Since employers who don’t pay workers’ compensation insurance tend to be part of the underground economy, they are hard to track. But the state Labor Commissioner’s office, which conducts periodic sweeps looking for employer violations of wage and hour laws, has seen the number of citations issued to employers without workers’ comp insurance jump 50 percent in the last two years.

According to Labor Commissioner spokesman Dean Fryer, the state cited about 1,000 employers each in 1998, 1999 and 2000 for not having workers’ compensation insurance. But in 2001, that number rose to 1,200 citations, and last year, it climbed to 1,520.

“This is in part due to our increased efforts in the area of employer workers’ compensation fraud,” Fryer said. “Some of it could also be due to more cases of this actually occurring, but we have no direct evidence of that.”

Employer ‘shell game’

Besides a growing number of employers without workers’ compensation insurance, there is anecdotal evidence that other types of employer fraud are increasing.
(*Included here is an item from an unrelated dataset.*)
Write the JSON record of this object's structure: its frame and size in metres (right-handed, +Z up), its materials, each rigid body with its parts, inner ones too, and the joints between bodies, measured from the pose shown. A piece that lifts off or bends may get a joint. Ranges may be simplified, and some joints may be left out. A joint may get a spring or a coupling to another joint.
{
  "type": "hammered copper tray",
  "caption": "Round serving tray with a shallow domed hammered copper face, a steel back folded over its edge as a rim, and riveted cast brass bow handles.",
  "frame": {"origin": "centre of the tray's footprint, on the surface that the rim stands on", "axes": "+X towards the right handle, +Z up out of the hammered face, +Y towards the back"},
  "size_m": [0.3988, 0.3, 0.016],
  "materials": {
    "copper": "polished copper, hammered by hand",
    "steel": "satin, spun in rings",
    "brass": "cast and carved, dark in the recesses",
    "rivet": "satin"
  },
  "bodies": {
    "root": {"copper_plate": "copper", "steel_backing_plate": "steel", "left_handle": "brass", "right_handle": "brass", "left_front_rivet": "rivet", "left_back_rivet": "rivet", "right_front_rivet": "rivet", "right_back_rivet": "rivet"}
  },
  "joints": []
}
“We’ve run into more and more premium fraud, and some of it can be very elaborate, a shell game to hide the number of workers,” Higgins said.

Higgins and others cited three types of premium fraud:

– Under-reporting the number of employees or payroll. For example, Wagner said, an employer might report $4 million in payroll to their insurer, when the actual figure is $14 million. “If they get caught, they say, ‘It’s just a typo,'” Wagner said.
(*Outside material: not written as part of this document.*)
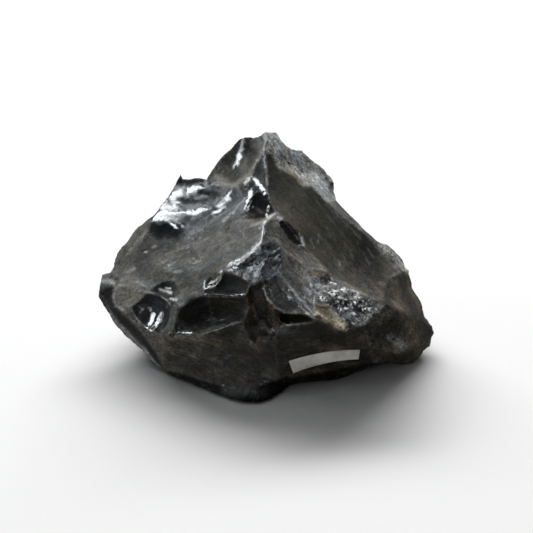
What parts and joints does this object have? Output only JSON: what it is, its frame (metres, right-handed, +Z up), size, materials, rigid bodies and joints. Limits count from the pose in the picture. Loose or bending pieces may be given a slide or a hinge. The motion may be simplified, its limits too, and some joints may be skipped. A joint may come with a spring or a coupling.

– Misclassifying employees. The most commonly cited example is when a roofing contractor with 10 roofers and four clerical workers claims he has 10 clerical workers and four roofers. Since roofers have a much higher accident rate, the more roofers on staff, the higher the premium.
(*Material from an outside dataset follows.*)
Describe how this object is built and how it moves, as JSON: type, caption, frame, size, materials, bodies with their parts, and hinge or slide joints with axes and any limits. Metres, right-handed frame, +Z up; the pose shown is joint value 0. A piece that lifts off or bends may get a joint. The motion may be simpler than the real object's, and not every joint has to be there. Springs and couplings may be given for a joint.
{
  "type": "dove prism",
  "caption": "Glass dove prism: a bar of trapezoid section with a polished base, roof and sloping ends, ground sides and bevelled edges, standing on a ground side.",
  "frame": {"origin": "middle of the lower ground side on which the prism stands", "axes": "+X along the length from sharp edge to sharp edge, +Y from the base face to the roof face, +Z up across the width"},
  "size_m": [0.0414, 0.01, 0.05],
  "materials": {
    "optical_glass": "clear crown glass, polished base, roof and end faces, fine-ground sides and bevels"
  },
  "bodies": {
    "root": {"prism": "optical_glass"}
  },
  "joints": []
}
– Setting up shell businesses. Higgins said some employers establish multiple companies under common ownership, including one with no insurance. Under this scheme, the business without insurance might have 60 employees, while the business with insurance might have 20. The employer surreptitiously adds the 60 employees to the payroll of the insured business. “All the insurer sees is 20 employees at one business, until the claims start coming in,” Higgins said.

The net result is that the insurer can be swamped with unexpected numbers of workers’ compensation claims. When that happens, insurers can quickly become “under-reserved,” meaning they have not set aside enough money to cover all the claims.

“If an account is under-reserved, it still has to get paid,” said Wagner, who worked in the insurance industry before becoming co-chair of the Employer Fraud Task Force. “In order to pay that account and still keep enough in reserve to satisfy state regulators, they have to raise everyone else’s premiums.”

Wagner said these schemes have been going on for years, but only recently have caught everyone’s attention. “When premiums were low, nobody really cared about all this,” she said. “Now, it’s just killing the legitimate employers.”